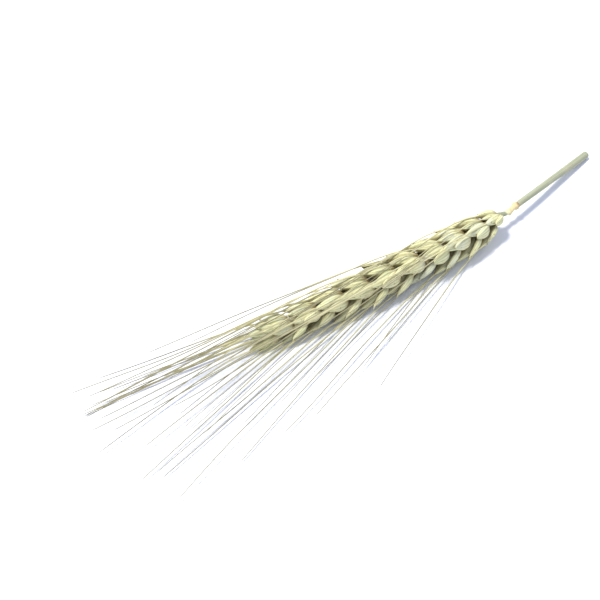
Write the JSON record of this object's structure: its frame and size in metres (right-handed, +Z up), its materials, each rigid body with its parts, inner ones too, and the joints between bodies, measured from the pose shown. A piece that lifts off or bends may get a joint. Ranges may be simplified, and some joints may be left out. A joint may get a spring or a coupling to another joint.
{
  "type": "wheat ear",
  "caption": "Dried bearded wheat ear with long awns on a short cut length of hollow straw, lying on its side.",
  "frame": {"origin": "on the surface that the ear lies on, under the middle of the whole ear's box, awns and straw included", "axes": "+Z up, +X towards the cut end of the straw and -X towards the awn tips, +Y across the lying ear"},
  "size_m": [0.2136, 0.0503, 0.0228],
  "materials": {
    "husk": "dry papery husk, pale straw yellow with a green cast, faint nerves and brown flecks",
    "straw": "dry grey-green straw with a pale waxy bloom and fine lengthwise ribs"
  },
  "bodies": {
    "root": {"ear": "husk", "stem": "straw"}
  },
  "joints": []
}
================
Using the data above, return each line exactly as written.

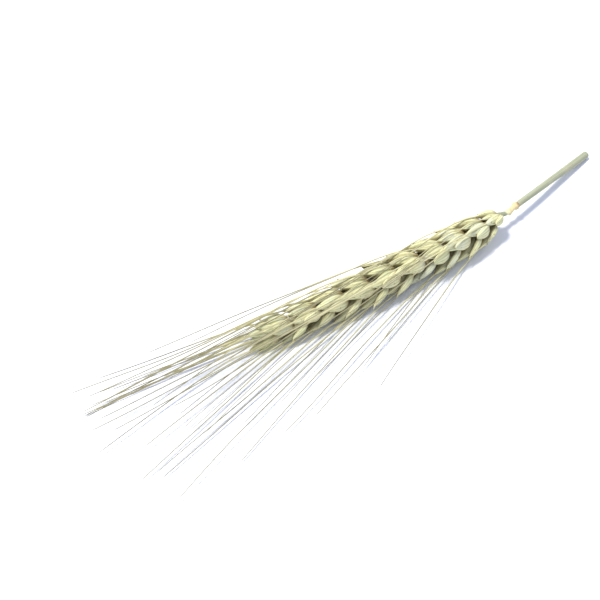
Write the JSON record of this object's structure: its frame and size in metres (right-handed, +Z up), its materials, each rigid body with its parts, inner ones too, and the joints between bodies, measured from the pose shown. A piece that lifts off or bends may get a joint. Ranges may be simplified, and some joints may be left out. A joint may get a spring or a coupling to another joint.
{
  "type": "wheat ear",
  "caption": "Dried bearded wheat ear with long awns on a short cut length of hollow straw, lying on its side.",
  "frame": {"origin": "on the surface that the ear lies on, under the middle of the whole ear's box, awns and straw included", "axes": "+Z up, +X towards the cut end of the straw and -X towards the awn tips, +Y across the lying ear"},
  "size_m": [0.2136, 0.0503, 0.0228],
  "materials": {
    "husk": "dry papery husk, pale straw yellow with a green cast, faint nerves and brown flecks",
    "straw": "dry grey-green straw with a pale waxy bloom and fine lengthwise ribs"
  },
  "bodies": {
    "root": {"ear": "husk", "stem": "straw"}
  },
  "joints": []
}